NYSE Moves into Tokenized Stocks — A Structural Turning Point for Markets

The New York Stock Exchange is developing a tokenized equities alternative trading system (ATS) that integrates blockchain-based settlement within existing U.S. regulatory frameworks. The proposal aims to shorten settlement from T+2 to near-instant, enable 24/7 trading, support fractional ownership, reduce intermediaries, and automate compliance while custody remains tied to regulated entities such as the DTCC. TD Securities calls the move a “structural turning point,” noting prior rapid institutional adoption of tokenization in government bonds and private credit (around 300% growth in tokenized government bonds from 2023–2024). Early trading activity may be retail-driven, but institutional effects on market plumbing—liquidity, settlement, collateral management, custody, and compliance—could be substantial.
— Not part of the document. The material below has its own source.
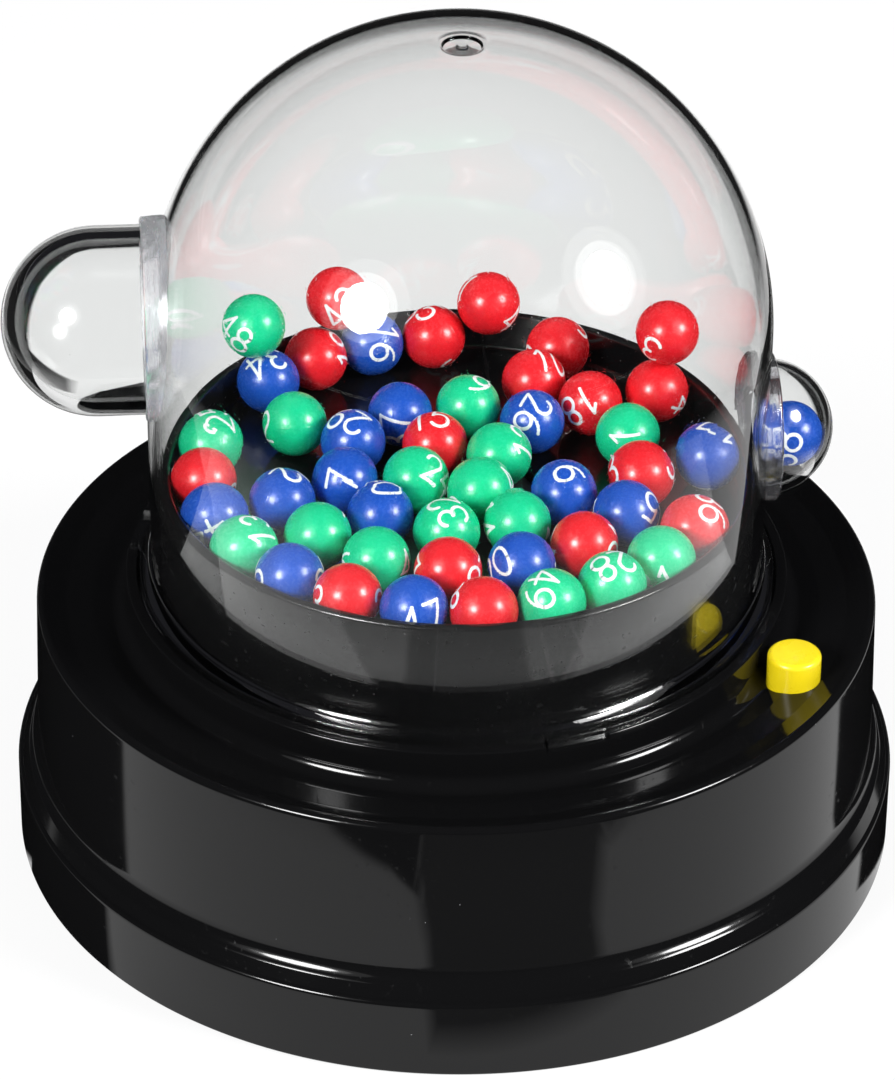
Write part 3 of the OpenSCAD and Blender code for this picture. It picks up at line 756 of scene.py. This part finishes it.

The NYSE’s approach emphasizes regulatory integration (working within SEC rules), differentiating it from purely decentralized platforms and addressing custody, AML, and investor-protection concerns. Market implications include accelerated exchange competition, greater bank and asset-manager investment in custody and trading infrastructure, potential interoperability across tokenized markets, and gradual migration of liquidity from traditional venues to tokenized platforms. Traders should monitor rollout timelines, regulatory guidance, initial liquidity figures, and how liquidity and price discovery evolve as tokenized equities operate alongside conventional markets.
Bullish
The NYSE’s entry into tokenized equities is likely bullish for crypto-linked assets and tokenization infrastructure for several reasons. Short term, the announcement increases speculation and interest in tokenization platforms, custody providers, and related infrastructure tokens; traders may bid up exposure to projects and services that stand to gain from institutional onboarding. Initial trading could be retail-heavy and volatile as liquidity discovers prices, but the explicit SEC-aligned approach reduces regulatory uncertainty compared with purely decentralized offerings, encouraging institutional participation. Over the medium to long term, near-instant settlement and 24/7 trading can lower operational and counterparty risk, improve capital efficiency, and attract institutional capital—potentially increasing demand for tokenization rails and tokenized assets. The net effect should support higher valuations for platforms, custody services, and token ecosystems that integrate with regulated tokenized securities. Risks that could temper the bullish case include slower-than-expected rollouts, regulatory setbacks, or fragmentation of liquidity across venues. Overall, the structural shift toward regulated tokenized equities points to a positive price impact for related crypto infrastructure and tokenization-adjacent markets.